Despite these hurdles, we believe that EA is a critical method for citizen science and the broader informal science education field. We are beginning to tackle many of these hurdles through an NSF Advancements in Informal Science Learning (AISL) grant. Our Embedded Assessment for Citizen Science (EA4CS; DRL–1422099) project will examine the inquiry skills common in citizen science projects and how those skills are or could be assessed. Our project will also explore the development process of EAs for three distinct citizen science projects. From this work, we will initiate a process for developing EAs that can be both reliable and valid, which meets the needs of the case study projects, and that has the potential to generalize to the broader citizen science community. We hope that this project will demonstrate the utility of EA as a valuable method that can be used across projects that share inquiry skills.

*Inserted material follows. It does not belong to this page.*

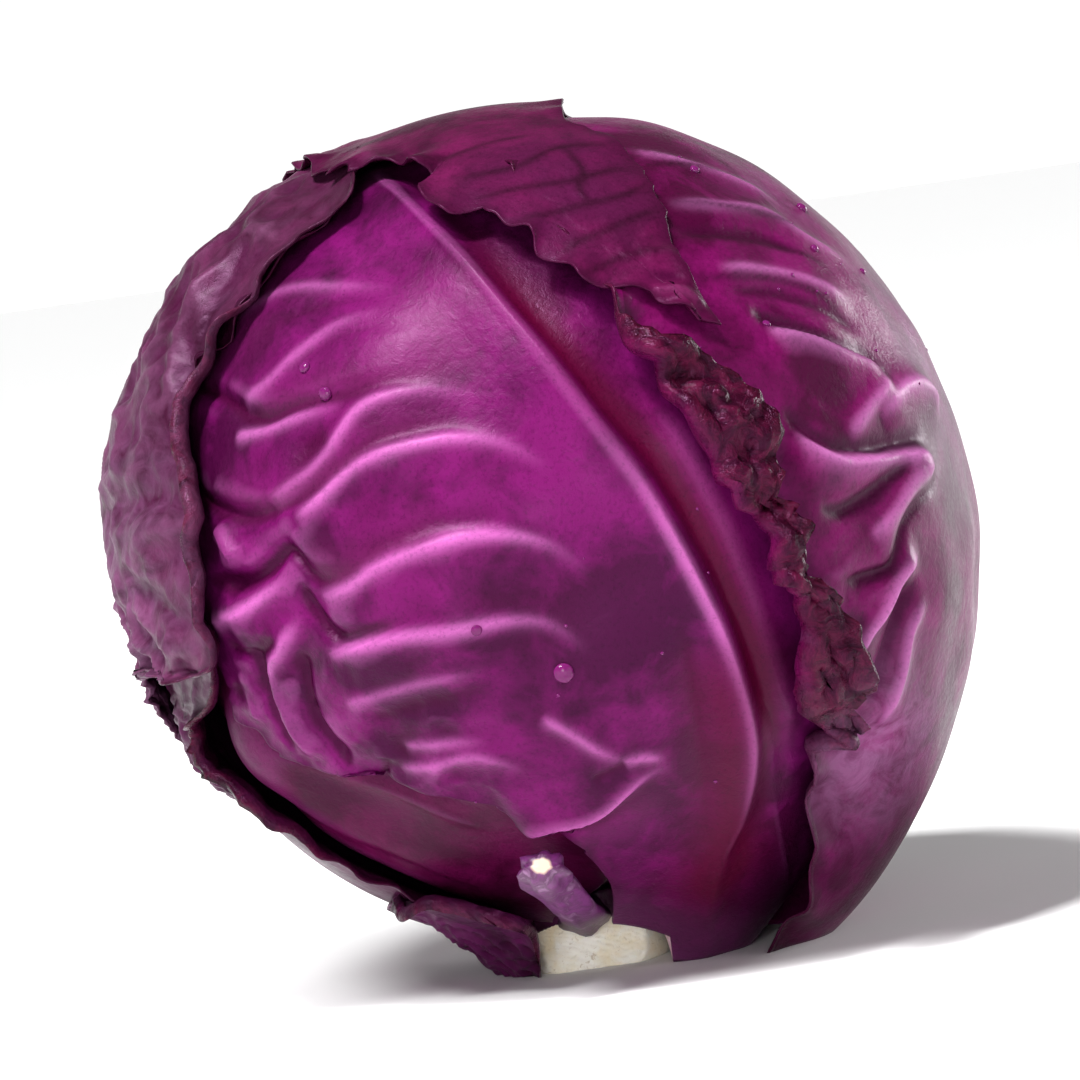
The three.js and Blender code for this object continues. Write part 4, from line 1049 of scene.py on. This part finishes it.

In the meantime we encourage citizen science leaders, evaluators, and researchers to help us push the envelope by thinking critically about the inquiry skills fostered by their citizen science projects and ensuring that those skills are measured as part of evaluation and research plans. Citizen science leaders should consider whether their projects include practices that could be used as an EA of skill development and, if so, take advantage of those systems for evaluation and research purposes. In cases where existing practices are untenable for evaluation or research, we encourage science evaluators and researchers to develop authentic methods that address the complexities of measuring skill development within the context of citizen science. Finally, given the critical role that inquiry skills play in the success of citizen science projects and research, we invite citizen science evaluators and researchers to share these experiences broadly with the citizen science community in an effort to highlight the valuable role that citizen science can play in engaging the public with science.